[start]

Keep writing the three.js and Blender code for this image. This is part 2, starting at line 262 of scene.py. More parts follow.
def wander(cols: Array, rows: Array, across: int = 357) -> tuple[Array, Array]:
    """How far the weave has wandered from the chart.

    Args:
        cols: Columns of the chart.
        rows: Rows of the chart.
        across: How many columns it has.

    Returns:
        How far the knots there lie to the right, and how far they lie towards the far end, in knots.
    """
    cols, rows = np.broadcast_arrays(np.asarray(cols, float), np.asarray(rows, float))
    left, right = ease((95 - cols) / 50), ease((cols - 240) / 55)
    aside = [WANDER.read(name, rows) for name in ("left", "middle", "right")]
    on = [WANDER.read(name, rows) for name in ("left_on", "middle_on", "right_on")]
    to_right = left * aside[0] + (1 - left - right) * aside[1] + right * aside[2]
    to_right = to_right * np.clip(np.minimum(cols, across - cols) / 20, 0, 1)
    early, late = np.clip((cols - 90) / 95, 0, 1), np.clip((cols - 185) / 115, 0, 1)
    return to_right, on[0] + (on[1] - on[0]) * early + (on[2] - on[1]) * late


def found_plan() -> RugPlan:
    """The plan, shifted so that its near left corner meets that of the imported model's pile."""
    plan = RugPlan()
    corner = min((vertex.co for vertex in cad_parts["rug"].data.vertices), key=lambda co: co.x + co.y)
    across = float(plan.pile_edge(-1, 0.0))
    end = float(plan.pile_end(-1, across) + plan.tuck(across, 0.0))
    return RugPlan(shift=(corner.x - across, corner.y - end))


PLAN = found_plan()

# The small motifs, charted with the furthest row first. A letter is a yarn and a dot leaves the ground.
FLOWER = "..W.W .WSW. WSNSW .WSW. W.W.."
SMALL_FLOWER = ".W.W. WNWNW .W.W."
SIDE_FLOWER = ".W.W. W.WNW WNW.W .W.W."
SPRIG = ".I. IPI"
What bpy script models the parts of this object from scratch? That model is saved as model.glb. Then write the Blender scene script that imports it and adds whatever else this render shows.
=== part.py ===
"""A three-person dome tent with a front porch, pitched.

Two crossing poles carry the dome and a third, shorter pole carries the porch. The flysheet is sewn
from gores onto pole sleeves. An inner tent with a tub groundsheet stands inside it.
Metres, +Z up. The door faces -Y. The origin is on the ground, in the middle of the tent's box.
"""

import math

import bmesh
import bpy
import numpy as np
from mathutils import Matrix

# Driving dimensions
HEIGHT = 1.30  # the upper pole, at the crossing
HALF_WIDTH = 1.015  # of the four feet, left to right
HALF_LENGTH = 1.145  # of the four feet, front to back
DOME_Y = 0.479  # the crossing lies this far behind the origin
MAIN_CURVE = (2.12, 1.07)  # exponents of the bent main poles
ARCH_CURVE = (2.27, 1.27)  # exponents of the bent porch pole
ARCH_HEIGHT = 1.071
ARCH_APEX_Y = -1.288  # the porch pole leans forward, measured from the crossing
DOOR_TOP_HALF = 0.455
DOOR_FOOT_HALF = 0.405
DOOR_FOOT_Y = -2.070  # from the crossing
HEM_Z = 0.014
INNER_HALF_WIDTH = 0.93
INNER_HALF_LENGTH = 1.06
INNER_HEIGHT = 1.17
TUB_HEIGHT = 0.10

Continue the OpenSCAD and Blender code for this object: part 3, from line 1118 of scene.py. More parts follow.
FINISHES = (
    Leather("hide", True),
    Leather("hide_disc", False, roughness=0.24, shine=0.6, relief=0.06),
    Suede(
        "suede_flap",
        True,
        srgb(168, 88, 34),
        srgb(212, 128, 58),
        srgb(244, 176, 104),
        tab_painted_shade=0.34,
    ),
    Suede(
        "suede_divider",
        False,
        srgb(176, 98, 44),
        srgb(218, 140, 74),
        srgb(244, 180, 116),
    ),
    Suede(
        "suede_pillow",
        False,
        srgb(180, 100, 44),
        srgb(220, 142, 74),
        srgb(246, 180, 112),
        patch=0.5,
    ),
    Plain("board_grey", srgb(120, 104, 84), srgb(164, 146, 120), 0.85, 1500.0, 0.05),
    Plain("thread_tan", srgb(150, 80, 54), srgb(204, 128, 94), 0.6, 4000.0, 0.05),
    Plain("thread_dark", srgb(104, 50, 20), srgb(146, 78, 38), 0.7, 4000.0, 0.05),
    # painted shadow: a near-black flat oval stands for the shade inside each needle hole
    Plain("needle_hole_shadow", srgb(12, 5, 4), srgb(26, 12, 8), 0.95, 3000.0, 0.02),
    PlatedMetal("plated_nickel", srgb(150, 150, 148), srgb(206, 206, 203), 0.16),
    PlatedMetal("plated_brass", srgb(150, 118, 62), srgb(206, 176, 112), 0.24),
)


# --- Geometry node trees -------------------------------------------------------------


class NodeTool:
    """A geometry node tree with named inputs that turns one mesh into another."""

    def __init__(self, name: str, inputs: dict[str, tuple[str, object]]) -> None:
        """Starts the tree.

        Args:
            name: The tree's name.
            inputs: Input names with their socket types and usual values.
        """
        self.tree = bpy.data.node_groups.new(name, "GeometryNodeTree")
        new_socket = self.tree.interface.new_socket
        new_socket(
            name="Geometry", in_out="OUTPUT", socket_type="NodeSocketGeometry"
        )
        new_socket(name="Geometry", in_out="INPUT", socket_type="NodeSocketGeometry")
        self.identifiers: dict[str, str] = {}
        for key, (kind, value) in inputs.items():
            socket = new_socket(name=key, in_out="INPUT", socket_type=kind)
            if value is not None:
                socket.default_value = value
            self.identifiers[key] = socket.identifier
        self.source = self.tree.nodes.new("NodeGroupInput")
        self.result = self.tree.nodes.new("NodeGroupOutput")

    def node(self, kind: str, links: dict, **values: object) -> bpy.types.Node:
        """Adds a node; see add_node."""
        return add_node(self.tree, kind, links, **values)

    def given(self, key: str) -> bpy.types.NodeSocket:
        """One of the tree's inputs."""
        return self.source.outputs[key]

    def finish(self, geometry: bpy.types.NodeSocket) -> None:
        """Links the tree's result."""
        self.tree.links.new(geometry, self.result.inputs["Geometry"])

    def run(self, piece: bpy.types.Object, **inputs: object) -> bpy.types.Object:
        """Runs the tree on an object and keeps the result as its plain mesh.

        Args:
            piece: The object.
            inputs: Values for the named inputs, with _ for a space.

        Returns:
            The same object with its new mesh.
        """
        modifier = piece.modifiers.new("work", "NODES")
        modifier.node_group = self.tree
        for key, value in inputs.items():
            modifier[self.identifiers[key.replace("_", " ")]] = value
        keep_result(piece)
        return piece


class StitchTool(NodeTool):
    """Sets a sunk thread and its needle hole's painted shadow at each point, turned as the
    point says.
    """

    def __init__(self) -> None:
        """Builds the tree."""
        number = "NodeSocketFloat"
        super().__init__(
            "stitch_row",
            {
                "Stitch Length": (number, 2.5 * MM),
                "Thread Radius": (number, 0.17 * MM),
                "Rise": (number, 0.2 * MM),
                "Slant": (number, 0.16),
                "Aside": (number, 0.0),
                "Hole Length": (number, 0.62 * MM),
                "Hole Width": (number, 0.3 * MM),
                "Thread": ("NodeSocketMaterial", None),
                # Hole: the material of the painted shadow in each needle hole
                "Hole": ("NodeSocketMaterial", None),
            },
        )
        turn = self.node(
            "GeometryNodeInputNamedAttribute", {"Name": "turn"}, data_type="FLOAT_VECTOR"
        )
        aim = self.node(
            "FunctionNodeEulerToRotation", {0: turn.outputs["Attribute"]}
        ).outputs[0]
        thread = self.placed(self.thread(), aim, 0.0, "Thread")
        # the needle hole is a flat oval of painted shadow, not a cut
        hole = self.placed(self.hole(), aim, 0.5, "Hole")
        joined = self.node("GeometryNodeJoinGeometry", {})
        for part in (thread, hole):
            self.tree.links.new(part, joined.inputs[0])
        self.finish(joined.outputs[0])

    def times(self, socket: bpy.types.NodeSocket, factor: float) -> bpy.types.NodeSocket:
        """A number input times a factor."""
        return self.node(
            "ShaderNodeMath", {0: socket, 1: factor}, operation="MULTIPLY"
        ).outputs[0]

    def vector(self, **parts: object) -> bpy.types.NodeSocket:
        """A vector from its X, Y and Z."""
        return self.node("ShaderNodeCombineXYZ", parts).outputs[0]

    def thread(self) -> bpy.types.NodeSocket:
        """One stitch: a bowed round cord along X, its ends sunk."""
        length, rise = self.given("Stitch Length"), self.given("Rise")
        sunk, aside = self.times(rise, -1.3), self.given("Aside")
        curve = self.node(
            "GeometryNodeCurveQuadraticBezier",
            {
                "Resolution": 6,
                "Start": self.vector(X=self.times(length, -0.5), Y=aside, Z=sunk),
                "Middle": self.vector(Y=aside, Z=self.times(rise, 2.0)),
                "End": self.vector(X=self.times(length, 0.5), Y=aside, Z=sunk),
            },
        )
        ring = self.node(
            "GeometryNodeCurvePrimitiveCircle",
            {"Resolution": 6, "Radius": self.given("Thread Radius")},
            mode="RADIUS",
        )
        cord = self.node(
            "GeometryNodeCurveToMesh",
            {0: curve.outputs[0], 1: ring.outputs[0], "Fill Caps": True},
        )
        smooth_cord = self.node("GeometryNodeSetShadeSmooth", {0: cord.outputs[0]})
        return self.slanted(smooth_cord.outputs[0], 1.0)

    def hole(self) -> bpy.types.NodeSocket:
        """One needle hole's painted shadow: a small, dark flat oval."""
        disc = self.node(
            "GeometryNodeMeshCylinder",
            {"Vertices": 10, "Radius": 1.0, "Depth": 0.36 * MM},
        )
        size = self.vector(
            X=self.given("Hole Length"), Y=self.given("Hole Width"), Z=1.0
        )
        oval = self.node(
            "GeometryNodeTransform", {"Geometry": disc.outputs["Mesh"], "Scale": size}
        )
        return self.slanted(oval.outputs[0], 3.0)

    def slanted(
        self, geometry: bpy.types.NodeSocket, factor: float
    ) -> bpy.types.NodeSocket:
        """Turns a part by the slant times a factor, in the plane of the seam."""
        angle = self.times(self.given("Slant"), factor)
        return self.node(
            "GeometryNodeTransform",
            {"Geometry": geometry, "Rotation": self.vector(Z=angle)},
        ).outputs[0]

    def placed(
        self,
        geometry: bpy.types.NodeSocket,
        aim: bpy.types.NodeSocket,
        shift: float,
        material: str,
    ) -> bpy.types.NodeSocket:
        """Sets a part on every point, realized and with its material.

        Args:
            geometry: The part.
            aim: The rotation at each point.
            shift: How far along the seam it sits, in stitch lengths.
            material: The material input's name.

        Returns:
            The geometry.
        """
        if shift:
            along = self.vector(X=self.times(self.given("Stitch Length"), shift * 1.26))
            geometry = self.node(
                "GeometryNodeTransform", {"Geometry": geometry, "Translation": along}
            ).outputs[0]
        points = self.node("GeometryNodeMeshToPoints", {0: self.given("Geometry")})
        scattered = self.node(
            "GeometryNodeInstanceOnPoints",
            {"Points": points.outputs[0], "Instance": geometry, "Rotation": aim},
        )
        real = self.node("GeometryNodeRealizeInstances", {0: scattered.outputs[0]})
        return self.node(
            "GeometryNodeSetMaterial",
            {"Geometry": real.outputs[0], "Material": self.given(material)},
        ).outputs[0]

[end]

Filter the records above for "More" and copy every matching line.

Keep writing the three.js and Blender code for this image. This is part 2, starting at line 262 of scene.py. More parts follow.
Continue the OpenSCAD and Blender code for this object: part 3, from line 1118 of scene.py. More parts follow.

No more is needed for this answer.